Adding to the upper-echelon murkiness?  Florida State plays Notre Dame next weekend, while Mississippi State and Ole Miss will square off in the regular-season finale, further guaranteeing additional upheaval in and around the top of the rankings moving forward.

Yes, it’s virtually meaningless which team is No. 1 at what’s almost the midway point of the 2014 regular season; hell, the first meaningful rankings won’t be released for another 16 days.  The positioning for seeding in the first-ever College Football Playoff — and a potentially favorable locale for a semifinal game —  has begun in earnest, however, and that’s something that will shape the storyline in the sport for the remaining eight weekends left on the regular-season calendar.

SATURDAY RESET
Below is a list of links out to a handful of the gamers posted by the CFT crew, placed in one handy and convenient space for you, our beloved and dear readers.

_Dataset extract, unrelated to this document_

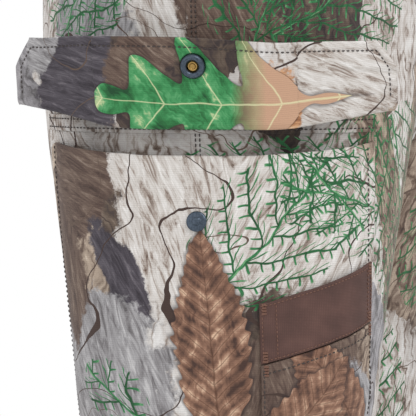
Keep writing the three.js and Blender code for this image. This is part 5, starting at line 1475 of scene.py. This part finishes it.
for name, side in SIDES.items():
    edges = ribbon_over(
        f"{name}_shoulder_strap", 0.0, 1.36, 0.16, math.pi + 0.85, 110
    )
    across = np.linspace(0, 1, 9)
    points = edges[:, :1] * (1 - across)[None, :, None] + edges[:, 1:] * across[None, :, None]
    way = np.gradient(points, axis=0)
    side_way = np.broadcast_to((edges[:, 1] - edges[:, 0])[:, None], points.shape)
    out = np.cross(way, side_way)
    out /= np.linalg.norm(out, axis=-1, keepdims=True)
    away = points - np.array([0, 0, 1.36]) * np.array([0, 1, 1])
    away[..., 0] = 0
    out = np.where((np.sum(out * away, axis=-1) < 0)[..., None], -out, out)
    crown = 0.12 * mm * np.sin(across * math.pi)[None, :]
    upper = points + out * crown[..., None]
    lower = points - out * 1.9 * mm
    loop = np.concatenate([upper, lower[:, ::-1]], axis=1)
    run = np.concatenate([[0], np.cumsum(np.linalg.norm(np.diff(points[:, 4], axis=0), axis=1))])
    wide = np.concatenate([across, across[::-1]]) * 0.038
    places = np.stack([run[:, None] + 0 * wide[None, :], wide[None, :] + 0 * run[:, None]], axis=-1)
    strap = grid_piece(
        f"{name}_shoulder_webbing", loop.transpose(1, 0, 2), places.transpose(1, 0, 2), STRAP_WEB, wrap=True
    )
    if strap.data.polygons[len(edges) * 3 + 10].normal @ Vector(out[10, 3]) < 0:
        strap.data.flip_normals()
    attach(strap, "waders")
    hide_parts(f"{name}_shoulder_strap")
yoke = sewn_patch(
    "back_yoke_cloth", body, "back_yoke", BROWN_POLYESTER, 50, 50, 1.8 * mm
)
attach(stitches("back_yoke_stitches", [
    row_line(yoke, 2 * mm, tube=body), row_line(yoke, -2 * mm, tube=body), row_line(yoke, 7 * mm, tube=body),
], BROWN_THREAD), "waders")

# ---- Chest pocket --------------------------------------------------------------------------
# A flat pocket on the bib's front with a coil zip above it, its slider parked at the wearer's right.
chest = sewn_patch(
    "chest_pocket_cloth", body, "chest_pocket", CAMO_BODY, 110, 80, 2.2 * mm,
    relief=lambda s, z: 0.9 * mm * creases(s, z, 31, slope=1.0, lengths=(0.06, 0.14)),
)
lines = [
    row_line(chest, 3 * mm, tube=body), row_line(chest, -3 * mm, tube=body),
    row_line(chest, 9 * mm, tube=body)
]
for k in (3, -4):
    lines.append(seam_line(body, chest[0][:, k], chest[1][:, k], chest[2][:, k] + 0.1 * mm))
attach(stitches("chest_pocket_stitches", lines, DARK_THREAD), "waders")
ZIP_TAPE = webbing("zip_tape", "#1F1D1D", "#34302E")
tape = sewn_patch(
    "chest_zip_tape_cloth", body, "chest_zip_tape", ZIP_TAPE, 90, 14, 1.2 * mm
)


def plastic(name, hexcode, rough):
    """Injection-moulded acetal with a fine spark-eroded grain."""
    made, tree, shader = surface(name, {"Roughness": rough})
    where = node(tree, "TexCoord")
    grain = node(tree, "TexNoise", {0: where.outputs["Object"], "Scale": 1500, "Detail": 2})
    colour = node(tree, "ValToRGB", {0: grain.outputs[0]}, stops=[(0.3, hexcode), (0.7, hexcode)])
    tree.links.new(colour.outputs[0], shader.inputs["Base Color"])
    bump = node(tree, "Bump", {"Height": grain, "Strength": 0.25, "Distance": 0.1 * mm})
    tree.links.new(bump.outputs[0], shader.inputs["Normal"])
    return made


ACETAL = plastic("dark_acetal", "#2B2725", 0.42)
TEETH = plastic("coil_teeth", "#3B3633", 0.38)
lines = []
for shift in (-1.1 * mm, 1.1 * mm):
    girths, heights, offs = tape
    middle = (heights[0] + heights[-1]) / 2 + shift
    lines.append(seam_line(body, girths[0], middle, offs[len(offs) // 2] + 0.5 * mm))
coil = stitches("chest_zip_coil", lines, TEETH, pitch=1.5 * mm, radius=0.75 * mm, gap=0.35 * mm)
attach(coil, "waders")

# ---- Buckles, adjusters, zip slider and ring ------------------------------------------------
# Moulded buckles and adjusters and the plated slider and ring keep their engineered shape, with
# their edges rounded as the real ones are.
def finished(cad, material, round_edge=0.5 * mm, subdivide=0):
    shown = nodes[cad]
    shown.data.materials.clear()
    shown.data.materials.append(material)
    if round_edge:
        bevel = shown.modifiers.new("round_edges", "BEVEL")
        bevel.width = round_edge
        bevel.segments = 3
        bevel.limit_method = "ANGLE"
        bevel.angle_limit = math.radians(35)
        bevel.harden_normals = True
    if subdivide:
        smooth = shown.modifiers.new("smooth", "SUBSURF")
        smooth.levels = smooth.render_levels = subdivide


for cad in ("belt_buckle_socket", "belt_buckle_plug", "right_buckle_socket",
            "left_buckle_socket", "right_buckle_plug",
            "left_buckle_plug", "right_strap_adjuster", "left_strap_adjuster"):
    finished(cad, ACETAL, 0.45 * mm)
finished("chest_zip_slider", GUNMETAL, 0.3 * mm)
finished("chest_zip_pull", plastic("pull_cord_brown", "#5A4640", 0.6), 0.4 * mm)
finished("accessory_ring", GUNMETAL, 0, subdivide=2)
TAB_WEB = plastic("tab_webbing", "#3E352F", 0.75)
for cad in ("right_buckle_tab", "left_buckle_tab", "ring_tab"):
    finished(cad, TAB_WEB, 0.3 * mm)

# ---- Boots ---------------------------------------------------------------------------------
# Vulcanised rubber boots, bonded to the legs under a rubber band, on lugged outsoles.
def rubber(name, dark, pale, rough):
    """Matt rubber with a moulded pebble grain, and patches of dust."""
    made, tree, shader = surface(name, {"Roughness": rough, "Specular IOR Level": 0.4})
    where = node(tree, "TexCoord")
    dust = node(tree, "TexNoise", {0: where.outputs["Object"], "Scale": 14, "Detail": 5})
    pebble = node(tree, "TexVoronoi", {"Vector": where.outputs["Object"], "Scale": 420})
    colour = node(tree, "ValToRGB", {0: dust.outputs[0]}, stops=[(0.3, dark), (0.75, pale)])
    tree.links.new(colour.outputs[0], shader.inputs["Base Color"])
    bump = node(tree, "Bump", {"Height": pebble, "Strength": 0.35, "Distance": 0.3 * mm})
    tree.links.new(bump.outputs[0], shader.inputs["Normal"])
    return made


BOOT_RUBBER = rubber("boot_rubber", "#38332C", "#4A443B", 0.55)
SOLE_RUBBER = rubber("sole_rubber", "#1F1D1B", "#2C2926", 0.7)
FOAM = rubber("insole_foam", "#3A3F45", "#4A5058", 0.9)


def recast(name, cad, material, voxel, smooth):
    """A finer, rounder skin over a CAD piece."""
    made = bpy.data.objects.new(name, nodes[cad].data.copy())
    bpy.context.scene.collection.objects.link(made)
    made.data.materials.clear()
    made.data.materials.append(material)
    skin = made.modifiers.new("skin", "REMESH")
    skin.mode = "VOXEL"
    skin.voxel_size = voxel * 1
    skin.use_smooth_shade = True
    relax = made.modifiers.new("relax", "SMOOTH")
    relax.iterations = smooth
    relax.factor = 0.5
    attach(made, "waders")
    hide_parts(cad)
    return made


for name, side in SIDES.items():
    leg = legs[name]
    recast(f"{name}_boot_rubber", f"{name}_boot_upper", BOOT_RUBBER, 2.2 * mm, smooth=12)
    recast(f"{name}_outsole_rubber", f"{name}_boot_outsole", SOLE_RUBBER, 1.6 * mm, smooth=2)
    insole = recast(f"{name}_insole_foam", f"{name}_boot_insole", FOAM, 2.0 * mm, smooth=2)
    low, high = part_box(f"{name}_boot_band")
    profile = np.array([
        [0, 0.2], [0.01, 1.8], [0.06, 2.4], [0.2, 2.4], [0.25, 3.0], [0.3, 3.0], [0.35, 2.4],
        [0.65, 2.4], [0.7, 3.0], [0.75, 3.0], [0.8, 2.4], [0.94, 2.4], [0.99, 1.8], [1, 0.2],
    ])
    turns = np.linspace(-math.pi, math.pi, 120 * FINE, endpoint=False)
    level = low.z + profile[:, :1] * (high.z - low.z) + 0 * turns[None, :]
    around = turns[None, :] + 0 * level
    held = np.maximum(level, leg.low)
    points = leg.bare(around, held) + leg.normal(around, held) * (profile[:, 1:] * mm)[..., None]
    points[..., 2] = level
    points = points.transpose(1, 0, 2)
    places = np.stack([around * 0.09, level], axis=-1).transpose(1, 0, 2)
    band = grid_piece(f"{name}_bonding_band", points, places, BOOT_RUBBER, wrap=True)
    if band.data.polygons[6].normal @ Vector(leg.normal(around[0], held[0])[0]) < 0:
        band.data.flip_normals()
    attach(band, "waders")
    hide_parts(f"{name}_boot_band")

  • For the third-straight game, Mississippi State dropped a Top-10-ranked SEC West team to remain unbeaten and firmly stated its case for the top spot in the rankings.  Auburn, meanwhile, suffered its first loss of the season and will likely fall into the bottom half of the Top 10.
  • Wait a minute… or did Ole Miss stake its claim as the top team in the country with a dominating win over Texas A&M?

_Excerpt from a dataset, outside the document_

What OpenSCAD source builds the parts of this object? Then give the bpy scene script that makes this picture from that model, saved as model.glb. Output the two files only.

  • Bonkers on the Brazos indeed: Baylor overcame a 21-point fourth-quarter deficit to stun TCU 61-58 in what was the dictionary definition of an old WAC shootout.
  • If there were ever a case of a team letting another off the hook, it was Arkansas’ loss to a suddenly bumbling, stumbling and disorganized Alabama.  Or, to paraphrase an old tongue-twister, how much throat could a Sabanchuck choke if a Sabanchuck could choke throat.
  • Oklahoma lagged behind Texas in nearly every major statistical category except the one that matters most: the scoreboard.
  • Oregon’s time out of the national spotlight lasted all of one week as the Ducks’ scored a bounce-back win over UCLA.
  • Arizona was a missed 36-yard field goal away from improving to 6-0; instead, UA kicked away a 28-26 decision to USC that dropped the Wildcats to a half-game behind the Trojans and into a tie with Arizona State in the Pac-12 South.
  • Georgia’s shutout of Missouri shows once again why it is the Beast of the SEC East.
  • Previously unbeaten Georgia Tech’s loss to Duke ensures that the ACC Coastal is still literally anyones for the taking.
  • The ACC Atlantic, meanwhile, continues to be Florida State’s personal playground as the Seminoles extended its winning streak to a nation’s best 22 straight after dropping overmatched Syracuse.
  • Driskel is as Driskel does: Florida quarterback coughs up late pick, game to LSU.
  • Clemson’s six-point win over Louisville could’ve come with a very significant personnel loss.
  • The ugly win over Penn State may have lowered the hot seat temperature for Michigan’s Brady Hoke a bit — a very, very, very wee bit.